◆ **Exercise aim**:
Pull out the lines from the line containing "Recreate this object" through the line containing "# The origin", both lines included, and copy them exactly.

◆ **Material**:
==*==
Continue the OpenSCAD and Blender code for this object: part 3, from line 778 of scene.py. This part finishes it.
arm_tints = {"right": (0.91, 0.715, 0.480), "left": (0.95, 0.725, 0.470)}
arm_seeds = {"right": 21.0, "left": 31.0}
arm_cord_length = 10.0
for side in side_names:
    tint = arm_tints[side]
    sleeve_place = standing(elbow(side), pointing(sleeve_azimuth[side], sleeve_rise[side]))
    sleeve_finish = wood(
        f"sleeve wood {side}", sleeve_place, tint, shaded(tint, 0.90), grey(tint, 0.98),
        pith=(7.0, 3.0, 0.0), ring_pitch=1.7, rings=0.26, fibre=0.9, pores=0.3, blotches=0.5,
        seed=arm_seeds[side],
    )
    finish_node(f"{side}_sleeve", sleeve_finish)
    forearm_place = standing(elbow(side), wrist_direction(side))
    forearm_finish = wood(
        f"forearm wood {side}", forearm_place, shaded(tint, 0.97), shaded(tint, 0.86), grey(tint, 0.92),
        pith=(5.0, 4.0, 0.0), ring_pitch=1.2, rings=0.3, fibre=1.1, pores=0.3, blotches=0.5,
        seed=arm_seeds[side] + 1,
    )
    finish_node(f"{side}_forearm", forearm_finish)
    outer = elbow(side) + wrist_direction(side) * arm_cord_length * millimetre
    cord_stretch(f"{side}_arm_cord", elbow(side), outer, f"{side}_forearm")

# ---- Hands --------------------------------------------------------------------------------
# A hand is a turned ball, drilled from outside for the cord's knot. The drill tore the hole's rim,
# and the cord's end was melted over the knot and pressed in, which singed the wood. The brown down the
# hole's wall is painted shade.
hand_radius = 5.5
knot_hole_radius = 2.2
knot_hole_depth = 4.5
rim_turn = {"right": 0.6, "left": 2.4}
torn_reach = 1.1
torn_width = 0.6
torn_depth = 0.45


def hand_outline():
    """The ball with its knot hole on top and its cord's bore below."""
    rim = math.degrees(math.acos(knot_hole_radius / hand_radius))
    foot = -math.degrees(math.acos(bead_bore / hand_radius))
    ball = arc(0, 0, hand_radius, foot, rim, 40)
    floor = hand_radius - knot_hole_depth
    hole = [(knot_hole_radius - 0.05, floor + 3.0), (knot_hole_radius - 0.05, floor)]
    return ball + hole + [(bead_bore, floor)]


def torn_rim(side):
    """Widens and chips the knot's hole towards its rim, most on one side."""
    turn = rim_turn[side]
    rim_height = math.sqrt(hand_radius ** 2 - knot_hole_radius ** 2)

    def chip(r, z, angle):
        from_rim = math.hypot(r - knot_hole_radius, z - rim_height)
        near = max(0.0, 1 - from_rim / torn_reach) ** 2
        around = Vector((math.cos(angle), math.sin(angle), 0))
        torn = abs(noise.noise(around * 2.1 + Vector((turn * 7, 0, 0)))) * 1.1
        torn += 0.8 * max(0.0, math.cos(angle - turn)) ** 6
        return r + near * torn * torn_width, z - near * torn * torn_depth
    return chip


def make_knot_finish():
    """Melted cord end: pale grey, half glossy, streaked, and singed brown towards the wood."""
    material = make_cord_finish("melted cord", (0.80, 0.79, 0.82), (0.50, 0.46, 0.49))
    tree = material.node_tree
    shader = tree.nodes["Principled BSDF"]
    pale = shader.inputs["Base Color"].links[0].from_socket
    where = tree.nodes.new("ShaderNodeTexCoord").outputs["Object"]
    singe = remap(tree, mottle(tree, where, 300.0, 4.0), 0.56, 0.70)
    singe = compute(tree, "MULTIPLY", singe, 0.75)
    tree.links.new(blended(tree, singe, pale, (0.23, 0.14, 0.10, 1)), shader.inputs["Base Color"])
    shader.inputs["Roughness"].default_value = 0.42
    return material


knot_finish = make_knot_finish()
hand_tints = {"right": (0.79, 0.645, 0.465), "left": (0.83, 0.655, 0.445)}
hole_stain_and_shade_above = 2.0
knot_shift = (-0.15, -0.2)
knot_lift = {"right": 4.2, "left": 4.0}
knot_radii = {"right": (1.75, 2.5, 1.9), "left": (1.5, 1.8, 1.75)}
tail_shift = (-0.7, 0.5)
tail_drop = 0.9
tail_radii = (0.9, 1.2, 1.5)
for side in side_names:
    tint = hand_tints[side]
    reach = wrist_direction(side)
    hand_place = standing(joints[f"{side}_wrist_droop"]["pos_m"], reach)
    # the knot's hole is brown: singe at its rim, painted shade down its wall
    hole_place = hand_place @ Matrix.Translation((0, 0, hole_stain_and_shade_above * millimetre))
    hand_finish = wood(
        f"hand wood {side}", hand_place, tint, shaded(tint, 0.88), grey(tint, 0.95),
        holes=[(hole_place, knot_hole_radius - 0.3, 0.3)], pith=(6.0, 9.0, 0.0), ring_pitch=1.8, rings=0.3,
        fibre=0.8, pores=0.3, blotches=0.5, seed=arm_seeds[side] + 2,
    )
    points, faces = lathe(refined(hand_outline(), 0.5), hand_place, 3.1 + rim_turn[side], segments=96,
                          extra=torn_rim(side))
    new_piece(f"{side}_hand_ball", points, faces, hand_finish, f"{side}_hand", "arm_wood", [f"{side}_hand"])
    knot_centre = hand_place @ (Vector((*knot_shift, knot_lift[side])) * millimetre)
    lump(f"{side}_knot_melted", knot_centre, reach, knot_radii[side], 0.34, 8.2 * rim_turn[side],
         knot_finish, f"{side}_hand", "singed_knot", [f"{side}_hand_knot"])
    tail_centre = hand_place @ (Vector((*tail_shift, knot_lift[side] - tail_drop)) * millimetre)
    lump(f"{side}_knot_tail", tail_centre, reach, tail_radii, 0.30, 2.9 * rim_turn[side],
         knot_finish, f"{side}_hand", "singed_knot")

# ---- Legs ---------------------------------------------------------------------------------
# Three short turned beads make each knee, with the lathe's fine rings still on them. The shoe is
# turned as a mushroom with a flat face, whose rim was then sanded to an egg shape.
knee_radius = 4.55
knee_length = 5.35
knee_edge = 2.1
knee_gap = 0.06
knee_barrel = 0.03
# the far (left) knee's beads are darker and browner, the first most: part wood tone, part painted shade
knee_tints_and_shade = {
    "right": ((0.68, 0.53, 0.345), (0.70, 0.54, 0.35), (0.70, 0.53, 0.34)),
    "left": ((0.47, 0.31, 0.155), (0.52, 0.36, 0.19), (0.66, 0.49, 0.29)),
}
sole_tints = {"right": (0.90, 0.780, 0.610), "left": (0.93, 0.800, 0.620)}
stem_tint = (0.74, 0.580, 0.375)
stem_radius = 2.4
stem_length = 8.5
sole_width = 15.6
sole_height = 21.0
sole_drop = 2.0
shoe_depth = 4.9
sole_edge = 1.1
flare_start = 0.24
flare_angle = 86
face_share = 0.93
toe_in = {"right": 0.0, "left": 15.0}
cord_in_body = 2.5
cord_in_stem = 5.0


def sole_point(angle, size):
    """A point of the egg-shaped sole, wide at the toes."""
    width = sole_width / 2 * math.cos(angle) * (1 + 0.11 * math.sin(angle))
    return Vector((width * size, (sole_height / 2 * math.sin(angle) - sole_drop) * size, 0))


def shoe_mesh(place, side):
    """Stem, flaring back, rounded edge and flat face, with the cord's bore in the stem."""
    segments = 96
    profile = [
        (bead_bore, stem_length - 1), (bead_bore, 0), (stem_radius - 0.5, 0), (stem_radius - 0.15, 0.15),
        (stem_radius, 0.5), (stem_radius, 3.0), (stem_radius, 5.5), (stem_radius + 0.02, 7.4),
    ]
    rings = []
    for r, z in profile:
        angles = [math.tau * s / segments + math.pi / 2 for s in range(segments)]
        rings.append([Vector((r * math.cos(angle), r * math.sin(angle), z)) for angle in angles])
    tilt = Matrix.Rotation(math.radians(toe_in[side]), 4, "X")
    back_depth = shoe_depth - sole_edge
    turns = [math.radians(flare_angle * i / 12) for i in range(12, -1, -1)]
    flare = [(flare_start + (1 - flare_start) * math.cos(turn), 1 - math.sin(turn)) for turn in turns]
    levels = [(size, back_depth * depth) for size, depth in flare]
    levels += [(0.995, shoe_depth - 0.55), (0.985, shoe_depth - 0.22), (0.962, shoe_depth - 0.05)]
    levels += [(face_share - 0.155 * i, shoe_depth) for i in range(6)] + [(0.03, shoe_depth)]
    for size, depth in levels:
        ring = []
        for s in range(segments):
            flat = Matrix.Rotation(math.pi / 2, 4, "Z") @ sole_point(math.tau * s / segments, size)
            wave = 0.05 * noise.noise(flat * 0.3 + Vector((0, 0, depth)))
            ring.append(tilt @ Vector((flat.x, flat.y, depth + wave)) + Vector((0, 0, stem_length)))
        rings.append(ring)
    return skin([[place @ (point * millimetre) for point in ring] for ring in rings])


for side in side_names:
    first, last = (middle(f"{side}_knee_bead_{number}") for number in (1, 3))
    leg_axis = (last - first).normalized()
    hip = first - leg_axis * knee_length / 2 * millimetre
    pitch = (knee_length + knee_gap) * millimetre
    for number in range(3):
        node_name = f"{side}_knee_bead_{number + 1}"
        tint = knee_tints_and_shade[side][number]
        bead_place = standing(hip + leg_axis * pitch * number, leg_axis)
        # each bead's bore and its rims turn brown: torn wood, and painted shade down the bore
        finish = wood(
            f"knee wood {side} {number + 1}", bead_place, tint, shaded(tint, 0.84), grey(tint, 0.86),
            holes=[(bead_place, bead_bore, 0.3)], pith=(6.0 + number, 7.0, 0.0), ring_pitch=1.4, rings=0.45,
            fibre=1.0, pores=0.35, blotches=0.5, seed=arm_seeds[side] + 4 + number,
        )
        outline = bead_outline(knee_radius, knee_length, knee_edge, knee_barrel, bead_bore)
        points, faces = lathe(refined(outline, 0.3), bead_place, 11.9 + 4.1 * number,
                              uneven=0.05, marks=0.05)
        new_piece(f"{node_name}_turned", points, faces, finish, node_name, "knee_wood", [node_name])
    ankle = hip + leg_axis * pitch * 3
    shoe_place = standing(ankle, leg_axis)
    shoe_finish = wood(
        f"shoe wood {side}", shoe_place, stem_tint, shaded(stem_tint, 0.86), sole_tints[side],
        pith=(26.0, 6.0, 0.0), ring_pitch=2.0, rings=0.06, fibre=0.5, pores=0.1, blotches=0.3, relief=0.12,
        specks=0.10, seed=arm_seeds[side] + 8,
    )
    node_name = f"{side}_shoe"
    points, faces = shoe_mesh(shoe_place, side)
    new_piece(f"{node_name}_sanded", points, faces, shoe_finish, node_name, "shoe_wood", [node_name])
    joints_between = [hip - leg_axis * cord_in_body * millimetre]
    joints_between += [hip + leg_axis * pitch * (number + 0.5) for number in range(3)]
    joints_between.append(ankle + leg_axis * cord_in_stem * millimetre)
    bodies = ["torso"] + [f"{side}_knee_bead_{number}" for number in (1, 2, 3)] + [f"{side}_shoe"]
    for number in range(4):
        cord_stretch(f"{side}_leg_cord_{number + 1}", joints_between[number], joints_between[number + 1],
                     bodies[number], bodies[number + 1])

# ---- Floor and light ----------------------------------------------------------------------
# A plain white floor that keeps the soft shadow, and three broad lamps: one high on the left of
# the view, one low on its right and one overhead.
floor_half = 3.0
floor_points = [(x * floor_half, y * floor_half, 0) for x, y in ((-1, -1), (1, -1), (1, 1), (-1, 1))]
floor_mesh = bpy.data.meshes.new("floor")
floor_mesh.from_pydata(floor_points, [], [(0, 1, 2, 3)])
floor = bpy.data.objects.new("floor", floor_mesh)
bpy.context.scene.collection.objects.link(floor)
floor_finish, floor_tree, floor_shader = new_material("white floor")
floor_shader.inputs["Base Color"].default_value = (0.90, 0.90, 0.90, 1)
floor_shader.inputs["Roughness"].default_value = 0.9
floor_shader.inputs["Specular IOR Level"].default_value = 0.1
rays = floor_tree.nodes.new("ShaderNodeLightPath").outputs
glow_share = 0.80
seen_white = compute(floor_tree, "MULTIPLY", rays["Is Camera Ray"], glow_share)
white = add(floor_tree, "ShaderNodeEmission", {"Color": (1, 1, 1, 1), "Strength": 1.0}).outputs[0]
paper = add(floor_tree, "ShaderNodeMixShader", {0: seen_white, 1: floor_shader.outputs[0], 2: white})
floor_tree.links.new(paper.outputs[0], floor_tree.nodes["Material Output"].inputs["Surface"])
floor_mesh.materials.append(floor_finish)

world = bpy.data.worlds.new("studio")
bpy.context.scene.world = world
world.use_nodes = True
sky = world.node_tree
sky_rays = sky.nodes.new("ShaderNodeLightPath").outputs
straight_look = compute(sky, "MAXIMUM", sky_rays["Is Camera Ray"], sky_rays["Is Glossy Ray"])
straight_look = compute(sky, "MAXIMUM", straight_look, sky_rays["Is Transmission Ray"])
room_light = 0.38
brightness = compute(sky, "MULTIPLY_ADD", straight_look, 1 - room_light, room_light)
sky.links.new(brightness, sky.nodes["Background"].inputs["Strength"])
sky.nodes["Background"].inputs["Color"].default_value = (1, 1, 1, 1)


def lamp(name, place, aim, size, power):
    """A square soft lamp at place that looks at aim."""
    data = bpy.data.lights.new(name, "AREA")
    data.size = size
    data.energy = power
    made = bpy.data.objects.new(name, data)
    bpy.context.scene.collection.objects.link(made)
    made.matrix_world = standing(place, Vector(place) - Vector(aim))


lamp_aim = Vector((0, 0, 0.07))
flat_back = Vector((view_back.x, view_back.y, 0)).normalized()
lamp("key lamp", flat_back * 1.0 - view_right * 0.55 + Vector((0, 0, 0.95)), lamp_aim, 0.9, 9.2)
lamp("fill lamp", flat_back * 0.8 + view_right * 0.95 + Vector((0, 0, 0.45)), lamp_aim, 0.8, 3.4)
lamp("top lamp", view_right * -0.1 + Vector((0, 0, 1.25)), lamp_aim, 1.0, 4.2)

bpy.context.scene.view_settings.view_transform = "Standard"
==*==
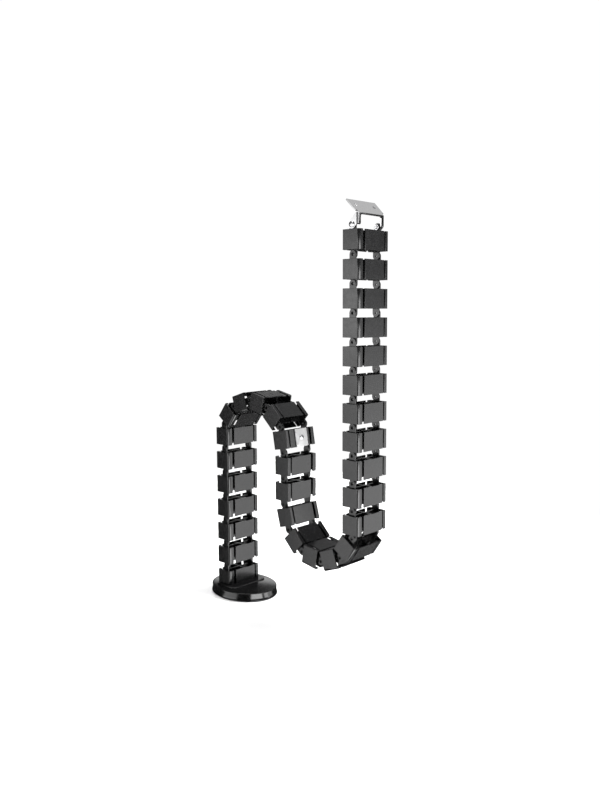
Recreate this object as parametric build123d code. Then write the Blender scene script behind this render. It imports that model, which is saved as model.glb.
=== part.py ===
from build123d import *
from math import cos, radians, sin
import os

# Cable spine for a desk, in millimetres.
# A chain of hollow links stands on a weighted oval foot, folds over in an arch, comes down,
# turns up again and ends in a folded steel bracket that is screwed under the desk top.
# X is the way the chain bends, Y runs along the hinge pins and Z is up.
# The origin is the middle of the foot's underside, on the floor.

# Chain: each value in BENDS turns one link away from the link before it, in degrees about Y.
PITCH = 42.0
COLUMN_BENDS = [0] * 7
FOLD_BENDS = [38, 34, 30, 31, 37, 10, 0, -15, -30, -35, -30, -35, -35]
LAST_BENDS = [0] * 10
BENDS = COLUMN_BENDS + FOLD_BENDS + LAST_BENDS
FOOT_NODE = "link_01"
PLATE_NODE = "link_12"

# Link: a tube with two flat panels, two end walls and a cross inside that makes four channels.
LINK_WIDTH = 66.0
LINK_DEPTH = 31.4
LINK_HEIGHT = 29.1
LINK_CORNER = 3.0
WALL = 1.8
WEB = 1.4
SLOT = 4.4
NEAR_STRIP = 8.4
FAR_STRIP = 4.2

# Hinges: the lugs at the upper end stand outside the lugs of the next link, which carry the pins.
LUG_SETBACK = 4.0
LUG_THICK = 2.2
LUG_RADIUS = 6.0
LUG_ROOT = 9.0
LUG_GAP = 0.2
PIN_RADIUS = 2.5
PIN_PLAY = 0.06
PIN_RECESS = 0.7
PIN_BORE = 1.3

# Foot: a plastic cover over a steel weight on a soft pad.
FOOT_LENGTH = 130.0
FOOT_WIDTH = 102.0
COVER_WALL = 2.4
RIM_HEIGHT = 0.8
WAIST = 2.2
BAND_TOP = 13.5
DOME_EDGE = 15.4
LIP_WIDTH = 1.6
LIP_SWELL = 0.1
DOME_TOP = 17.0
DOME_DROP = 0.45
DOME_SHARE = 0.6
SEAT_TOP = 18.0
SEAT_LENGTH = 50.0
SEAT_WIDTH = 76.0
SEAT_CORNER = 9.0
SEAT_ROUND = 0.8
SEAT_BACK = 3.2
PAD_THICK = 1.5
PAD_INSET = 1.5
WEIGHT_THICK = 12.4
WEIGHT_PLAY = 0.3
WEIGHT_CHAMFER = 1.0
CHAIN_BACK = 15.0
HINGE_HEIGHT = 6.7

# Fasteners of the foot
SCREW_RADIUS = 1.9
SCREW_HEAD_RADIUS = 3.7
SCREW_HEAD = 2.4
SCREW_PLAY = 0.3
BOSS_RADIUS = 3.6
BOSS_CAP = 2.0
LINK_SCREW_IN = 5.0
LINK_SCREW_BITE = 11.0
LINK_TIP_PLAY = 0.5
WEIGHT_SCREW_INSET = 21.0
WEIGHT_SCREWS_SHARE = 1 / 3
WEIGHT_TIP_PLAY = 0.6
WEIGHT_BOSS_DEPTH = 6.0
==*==
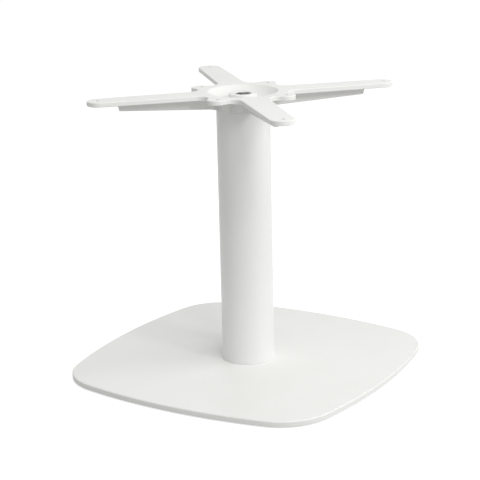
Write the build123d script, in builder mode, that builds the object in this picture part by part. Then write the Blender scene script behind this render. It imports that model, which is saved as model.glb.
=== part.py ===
==*==
◆ **Answer**:
Recreate this object as parametric build123d code. Then write the Blender scene script behind this render. It imports that model, which is saved as model.glb.
=== part.py ===
from build123d import *
from math import cos, radians, sin
import os

# Cable spine for a desk, in millimetres.
# A chain of hollow links stands on a weighted oval foot, folds over in an arch, comes down,
# turns up again and ends in a folded steel bracket that is screwed under the desk top.
# X is the way the chain bends, Y runs along the hinge pins and Z is up.
# The origin is the middle of the foot's underside, on the floor.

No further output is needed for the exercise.